Compassion Provides Security for an AIDS-Affected Family

Latifa loved to watch her mother, Zainabu, dance. She would twirl and dip, her costume filling their small home with color and movement. Sometimes her mother would let Latifa hold the headpiece she wore each night when she danced at a local hotel for the tourists.

The headpiece was made up of a mass of feathers and sequins which were heavy in Latifa's hands, and she imagined that one day she would dance in front of clapping people, bowing low at the end of the night, just like her mother.

An Agonizing Decision

But one day, Zainabu came home without her costume. After losing her job, she wandered around the house in a daze. On the days she went to the market, she returned home with less and less food. Latifa no longer dreamed of being a dancer when she grew up. She began to dream of having enough to eat.

As the money dwindled, Latifa's father began spending more time away from home. One day, he didn't come home at all. Latifa and her older sister, Asmahani, tried to be brave but everything was changing.

Zainabu desperately tried to find a way to provide for her children. While she was able to scrape together school fees for her older daughter by doing odd jobs, there was no money left to send Latifa to school. It was heartbreaking for Zainabu to have to choose to educate one child over the other. But what choice did Zainabu have? Swallowing Her Pride

So Latifa stayed home for three years. Then one day Zainabu overheard a group of women in the market talking about a program that was helping children in poverty in their community. When she heard that the program was run by a local Christian church, she hesitated. Zainabu was a Muslim. Beyond that, she had made many admittedly poor decisions, and was an unwed mother. But Zainabu knew she had no choice. She would swallow her pride. She would go to the church for help.

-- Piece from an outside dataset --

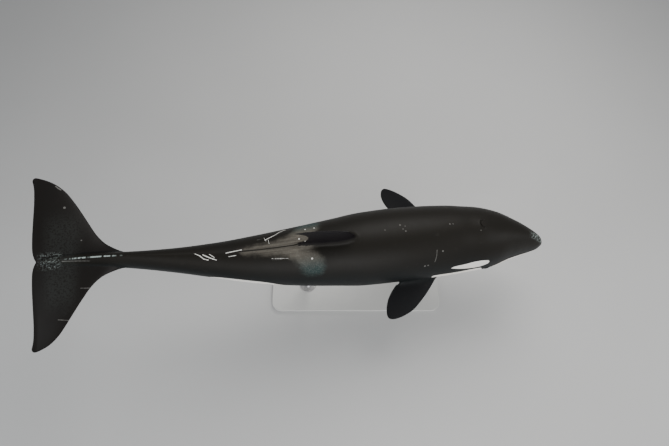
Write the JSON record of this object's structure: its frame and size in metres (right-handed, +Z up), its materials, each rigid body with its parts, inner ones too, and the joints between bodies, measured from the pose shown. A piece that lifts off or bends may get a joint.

Program workers at the TAG Bethel Student Center (TZ-100) saw Zainabu's desperation. They visited with Zainabu and Latifa, who was now 9, in their home. Seeing her malnourished daughters and crumbling home, they registered Latifa in the program.

In addition to the benefits Latifa was offered through sponsorship, Zainabu also became an active member of the parental groups offered through the student center. And when the center urged parents to get tested for HIV, Zainabu agreed. To her shock, she tested positive. "I made a lot of mistakes," says Zainabu sadly. "But all was not lost. Compassion helped me take care of myself so I can care for my children."

A Bright Future

Zainabu now attends a support group for HIV-positive parents at the student center. She has remained healthy and strong, largely in part to the food supplies provided by the center. Each month, she receives maize, sugar, flour, cooking oil and milk. These supplies mean that she is able to provide for her daughters.

Latifa is thankful for her education and the food she receives at the center. She is happy she gets textbooks and clothes, thanks to her sponsor. But she is most grateful that Compassion has given her mother back.

While Zainabu may no longer dance on a stage before hundreds, she can now stand proud before a far more important audience: her two daughters.

"I am so thankful to the church and Compassion for the support," says Zainabu. "Our lives have improved significantly and I have the hope for the bright future, especially the fact that my child is now getting good education."